Recorded data
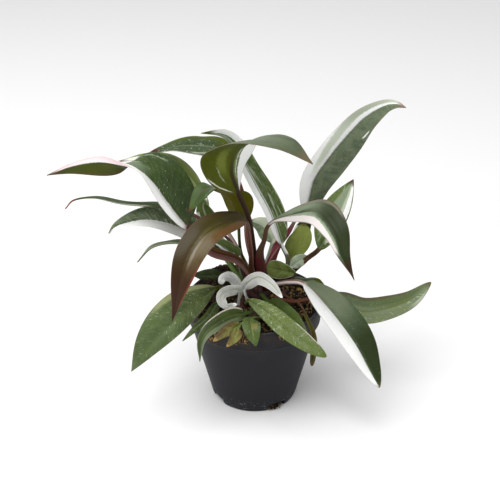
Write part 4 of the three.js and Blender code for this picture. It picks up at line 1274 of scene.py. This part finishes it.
for number, (name, own_look) in enumerate(LOOKS.items()):
    look = {**LOOK_DEFAULTS, **own_look}
    grids, fields = zip(*leaf_sides(name, number))
    stored = {key: np.vstack([field[key] for field in fields]) for key in ("where", "span")}
    piece = add_piece(name + "_leaf", *joined(grids), stored, look["slot"], "leaf_" + name)
    piece.data.materials.append(leaf_finish(name, look, 1.7 * number))
print(len(LOOKS), "leaves made")

# %% [markdown]
# ## The pot
# A thin pot is blown or moulded in one wall: a tapered cup, a wider band under the lip that lets
# the pots stack apart, and notches at the foot for drainage. A lathe profile gives the form, and
# the notches are cut from it with a Boolean, as they break both the wall and the floor.

# %% Pot sizes
POT_HEIGHT = 48.0
RIM_RADIUS = 30.0
BASE_RADIUS = 19.0
BAND_HEIGHT = 9.0
WALL = 1.2
LIP_THICKNESS = 2.1
LIP_ROUND = 0.6
BAND_ROUND = 0.35
BAND_STEP = 1.5
FOOT_ROUND = 0.8
AXIS_GAP = 0.05
POT_SEGMENTS = 192
NOTCH_COUNT = 4
NOTCH_FIRST_ANGLE = -59.0
NOTCH_WIDTH = 9.0
NOTCH_HEIGHT = 3.6
NOTCH_SIDE = 1.4
NOTCH_DEPTH = 4.5


def pot_inside(z):
    """Inner radius, a straight taper from foot to lip."""
    foot, top = BASE_RADIUS - WALL, RIM_RADIUS - LIP_THICKNESS
    return foot + (top - foot) * z / POT_HEIGHT


print("the pot is", round(2 * pot_inside(POT_HEIGHT), 1), "mm wide inside its lip")


# %% Pot profile
def arc_points(centre, radius, start, end, count):
    """Points on a circle's arc, for a rounded corner of a profile."""
    angle = np.radians(np.linspace(start, end, count))
    return [(centre[0] + radius * math.cos(a), centre[1] + radius * math.sin(a)) for a in angle]


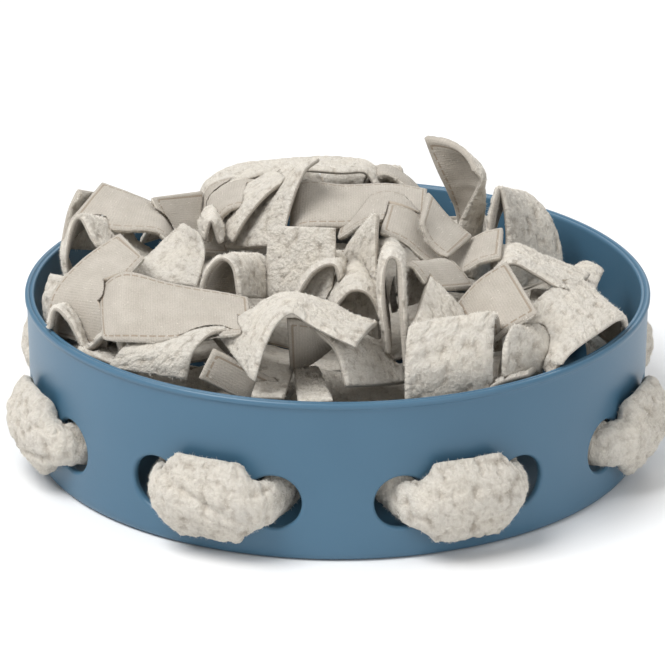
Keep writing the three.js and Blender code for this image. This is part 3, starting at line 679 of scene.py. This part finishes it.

> **DIRECTIONS**
Starting with the first line of the data above, copy each line exactly until you reach the line with "# the notches"; include that line as well.

> **OUTPUT BELOW**
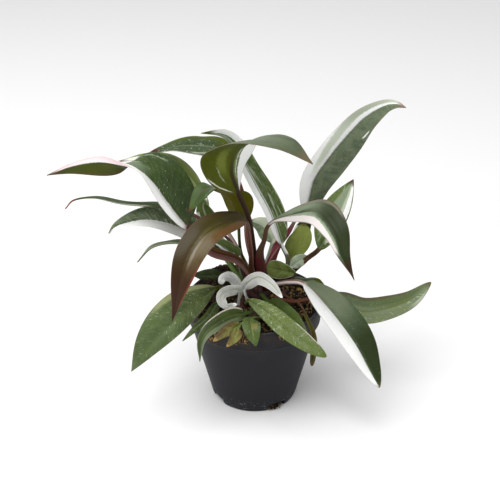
Write part 4 of the three.js and Blender code for this picture. It picks up at line 1274 of scene.py. This part finishes it.
for number, (name, own_look) in enumerate(LOOKS.items()):
    look = {**LOOK_DEFAULTS, **own_look}
    grids, fields = zip(*leaf_sides(name, number))
    stored = {key: np.vstack([field[key] for field in fields]) for key in ("where", "span")}
    piece = add_piece(name + "_leaf", *joined(grids), stored, look["slot"], "leaf_" + name)
    piece.data.materials.append(leaf_finish(name, look, 1.7 * number))
print(len(LOOKS), "leaves made")

# %% [markdown]
# ## The pot
# A thin pot is blown or moulded in one wall: a tapered cup, a wider band under the lip that lets
# the pots stack apart, and notches at the foot for drainage. A lathe profile gives the form, and
# the notches are cut from it with a Boolean, as they break both the wall and the floor.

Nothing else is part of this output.